* **Task**
Give again only the lines beginning with the one that contains "Model this object" and ending with the one that contains "Rotation = FreeCAD.Rotation"; include both of those lines.

* **Exercise material**
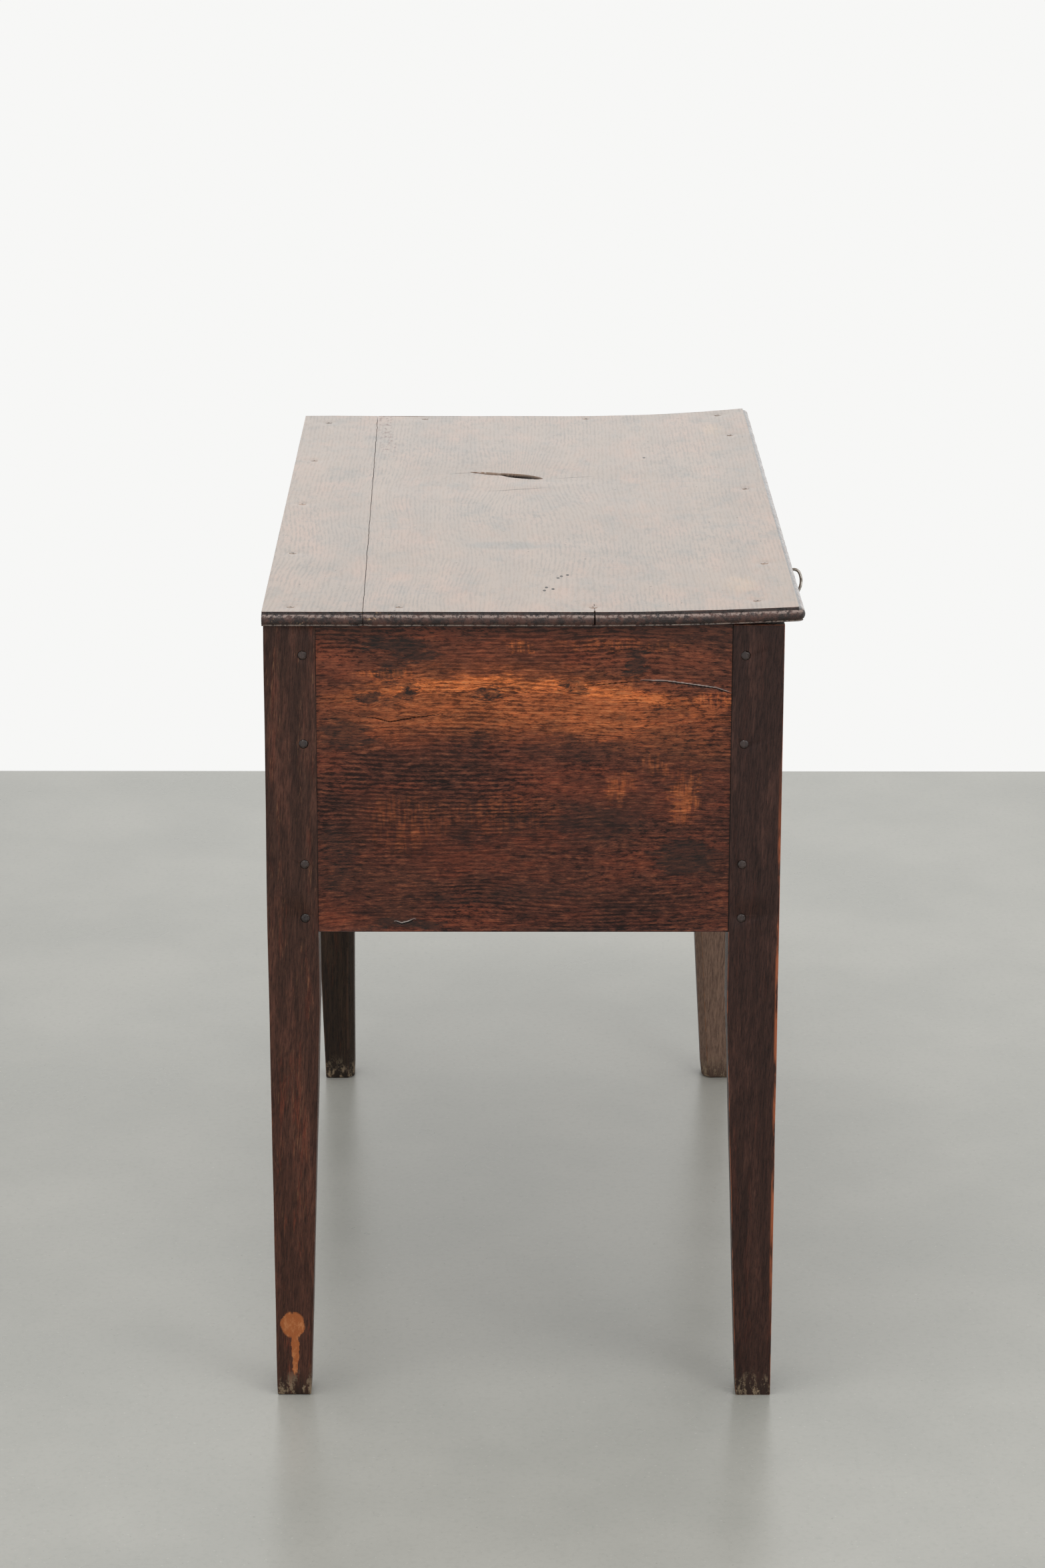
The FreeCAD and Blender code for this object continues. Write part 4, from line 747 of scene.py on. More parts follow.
---
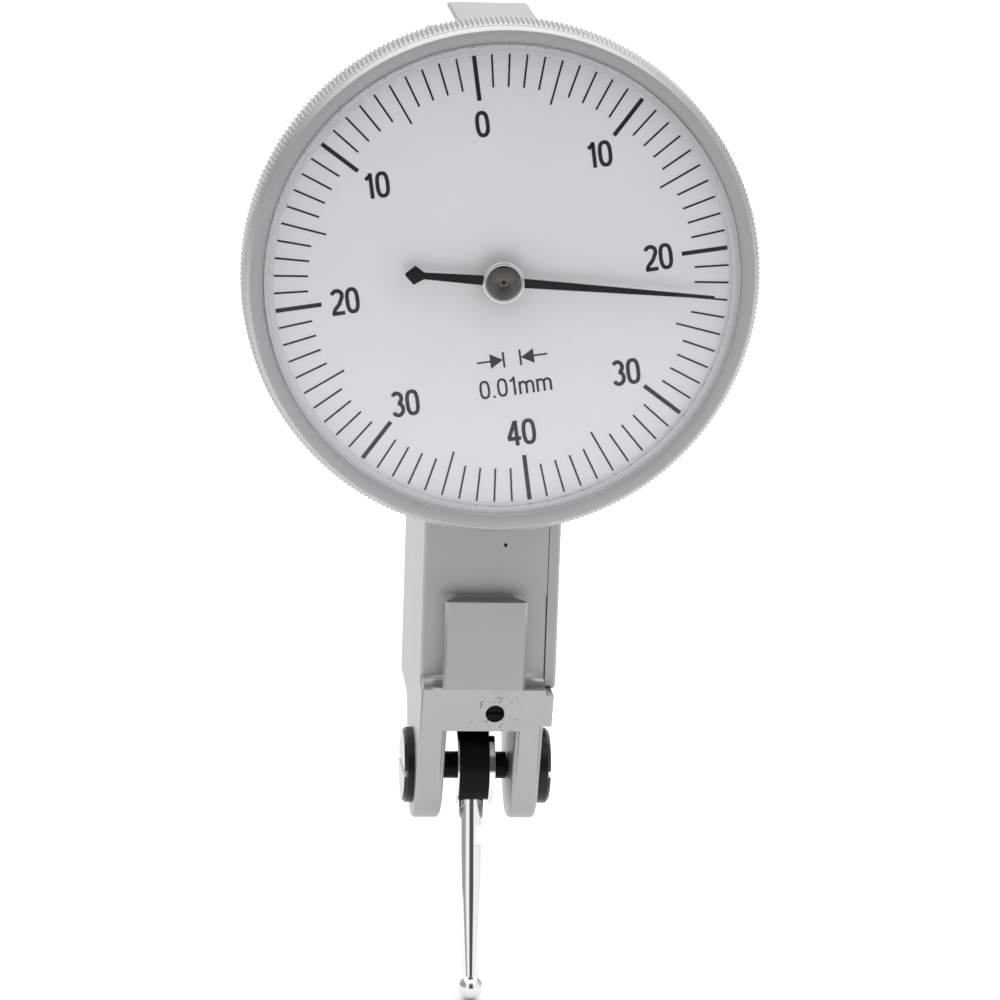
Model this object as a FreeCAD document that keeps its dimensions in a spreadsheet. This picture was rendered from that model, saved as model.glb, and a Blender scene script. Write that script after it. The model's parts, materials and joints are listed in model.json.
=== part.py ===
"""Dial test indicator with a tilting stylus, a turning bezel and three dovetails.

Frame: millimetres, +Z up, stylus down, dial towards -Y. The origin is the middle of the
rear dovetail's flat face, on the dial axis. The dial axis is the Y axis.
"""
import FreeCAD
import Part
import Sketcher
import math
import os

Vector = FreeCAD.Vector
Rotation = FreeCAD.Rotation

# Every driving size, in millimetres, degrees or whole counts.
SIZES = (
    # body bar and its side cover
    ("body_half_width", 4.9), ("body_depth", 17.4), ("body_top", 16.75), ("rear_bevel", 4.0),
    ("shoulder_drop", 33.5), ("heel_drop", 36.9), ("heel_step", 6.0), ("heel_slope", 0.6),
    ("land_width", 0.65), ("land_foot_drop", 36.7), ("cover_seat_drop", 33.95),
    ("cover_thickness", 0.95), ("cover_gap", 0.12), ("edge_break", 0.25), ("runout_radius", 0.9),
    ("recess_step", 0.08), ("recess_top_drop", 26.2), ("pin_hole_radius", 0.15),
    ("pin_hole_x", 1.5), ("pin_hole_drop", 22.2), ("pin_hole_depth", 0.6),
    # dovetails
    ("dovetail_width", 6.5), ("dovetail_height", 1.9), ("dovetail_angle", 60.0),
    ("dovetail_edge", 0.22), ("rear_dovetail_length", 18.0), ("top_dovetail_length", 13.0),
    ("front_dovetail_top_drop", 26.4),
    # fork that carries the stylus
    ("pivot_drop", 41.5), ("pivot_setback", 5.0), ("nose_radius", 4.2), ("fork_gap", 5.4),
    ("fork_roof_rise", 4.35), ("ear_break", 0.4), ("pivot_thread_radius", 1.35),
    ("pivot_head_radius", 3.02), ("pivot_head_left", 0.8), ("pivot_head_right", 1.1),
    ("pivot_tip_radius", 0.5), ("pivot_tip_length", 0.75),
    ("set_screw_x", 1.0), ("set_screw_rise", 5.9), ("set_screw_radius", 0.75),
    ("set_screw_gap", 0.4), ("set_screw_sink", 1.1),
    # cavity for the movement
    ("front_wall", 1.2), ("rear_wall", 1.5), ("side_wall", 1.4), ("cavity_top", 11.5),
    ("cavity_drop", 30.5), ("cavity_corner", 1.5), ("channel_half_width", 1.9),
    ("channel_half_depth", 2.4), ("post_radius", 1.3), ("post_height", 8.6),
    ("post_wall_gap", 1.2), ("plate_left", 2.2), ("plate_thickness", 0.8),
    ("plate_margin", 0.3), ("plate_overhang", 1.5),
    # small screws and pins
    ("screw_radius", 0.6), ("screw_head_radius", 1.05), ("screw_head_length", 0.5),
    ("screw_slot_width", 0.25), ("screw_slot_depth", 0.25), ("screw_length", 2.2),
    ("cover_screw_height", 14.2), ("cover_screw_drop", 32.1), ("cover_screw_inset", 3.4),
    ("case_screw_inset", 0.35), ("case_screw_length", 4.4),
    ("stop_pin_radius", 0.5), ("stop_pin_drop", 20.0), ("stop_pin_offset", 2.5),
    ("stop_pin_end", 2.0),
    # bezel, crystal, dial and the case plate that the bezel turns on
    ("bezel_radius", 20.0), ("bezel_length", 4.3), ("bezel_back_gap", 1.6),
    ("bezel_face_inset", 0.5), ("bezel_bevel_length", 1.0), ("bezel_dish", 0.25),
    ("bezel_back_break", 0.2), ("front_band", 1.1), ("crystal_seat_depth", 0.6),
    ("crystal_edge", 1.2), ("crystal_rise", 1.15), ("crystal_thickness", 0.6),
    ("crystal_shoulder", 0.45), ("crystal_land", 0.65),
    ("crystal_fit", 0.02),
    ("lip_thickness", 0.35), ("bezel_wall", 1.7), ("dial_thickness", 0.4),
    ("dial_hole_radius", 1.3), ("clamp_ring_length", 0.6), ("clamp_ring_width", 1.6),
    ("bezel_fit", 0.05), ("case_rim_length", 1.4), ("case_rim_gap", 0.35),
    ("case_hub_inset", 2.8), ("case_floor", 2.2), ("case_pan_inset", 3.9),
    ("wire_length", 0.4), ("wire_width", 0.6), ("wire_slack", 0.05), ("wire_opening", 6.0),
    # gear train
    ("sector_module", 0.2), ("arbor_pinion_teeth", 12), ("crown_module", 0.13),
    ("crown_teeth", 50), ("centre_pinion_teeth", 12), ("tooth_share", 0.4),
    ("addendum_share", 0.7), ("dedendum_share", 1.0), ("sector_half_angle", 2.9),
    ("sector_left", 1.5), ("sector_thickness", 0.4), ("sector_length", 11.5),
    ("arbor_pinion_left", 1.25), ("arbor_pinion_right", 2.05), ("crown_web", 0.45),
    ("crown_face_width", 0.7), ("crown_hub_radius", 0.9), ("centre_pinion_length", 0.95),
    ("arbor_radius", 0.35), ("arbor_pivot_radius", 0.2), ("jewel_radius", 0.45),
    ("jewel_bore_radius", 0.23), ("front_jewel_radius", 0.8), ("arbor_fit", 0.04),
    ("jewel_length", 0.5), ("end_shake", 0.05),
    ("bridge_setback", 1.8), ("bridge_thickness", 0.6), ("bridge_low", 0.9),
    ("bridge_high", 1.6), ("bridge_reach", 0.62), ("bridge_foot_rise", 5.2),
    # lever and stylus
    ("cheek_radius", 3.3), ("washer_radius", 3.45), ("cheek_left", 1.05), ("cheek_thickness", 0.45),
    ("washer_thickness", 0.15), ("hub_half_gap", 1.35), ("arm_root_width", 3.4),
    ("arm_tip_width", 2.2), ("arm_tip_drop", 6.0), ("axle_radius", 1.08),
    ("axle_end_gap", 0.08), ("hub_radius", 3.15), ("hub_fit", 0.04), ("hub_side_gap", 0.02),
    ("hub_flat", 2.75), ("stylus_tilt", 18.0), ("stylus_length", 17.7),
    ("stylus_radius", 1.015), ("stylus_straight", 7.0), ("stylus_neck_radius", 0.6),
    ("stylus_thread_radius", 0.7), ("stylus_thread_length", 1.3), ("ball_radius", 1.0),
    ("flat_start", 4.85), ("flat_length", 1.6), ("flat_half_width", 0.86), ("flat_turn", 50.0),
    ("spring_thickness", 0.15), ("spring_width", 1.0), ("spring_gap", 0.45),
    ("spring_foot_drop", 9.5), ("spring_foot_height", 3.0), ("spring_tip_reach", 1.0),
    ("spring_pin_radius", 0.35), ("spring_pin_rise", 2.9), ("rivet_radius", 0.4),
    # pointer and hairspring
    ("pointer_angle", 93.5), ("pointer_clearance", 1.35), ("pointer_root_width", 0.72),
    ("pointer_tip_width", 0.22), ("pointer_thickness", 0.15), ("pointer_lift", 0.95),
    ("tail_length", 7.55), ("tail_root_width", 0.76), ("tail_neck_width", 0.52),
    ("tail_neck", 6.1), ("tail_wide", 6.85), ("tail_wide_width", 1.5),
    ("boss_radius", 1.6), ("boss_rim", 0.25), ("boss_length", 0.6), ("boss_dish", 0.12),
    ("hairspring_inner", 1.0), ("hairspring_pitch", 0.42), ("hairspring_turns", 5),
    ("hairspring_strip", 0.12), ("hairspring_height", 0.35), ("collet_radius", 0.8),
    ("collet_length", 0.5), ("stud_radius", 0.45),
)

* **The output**
Model this object as a FreeCAD document that keeps its dimensions in a spreadsheet. This picture was rendered from that model, saved as model.glb, and a Blender scene script. Write that script after it. The model's parts, materials and joints are listed in model.json.
=== part.py ===
"""Dial test indicator with a tilting stylus, a turning bezel and three dovetails.

Frame: millimetres, +Z up, stylus down, dial towards -Y. The origin is the middle of the
rear dovetail's flat face, on the dial axis. The dial axis is the Y axis.
"""
import FreeCAD
import Part
import Sketcher
import math
import os

Vector = FreeCAD.Vector
Rotation = FreeCAD.Rotation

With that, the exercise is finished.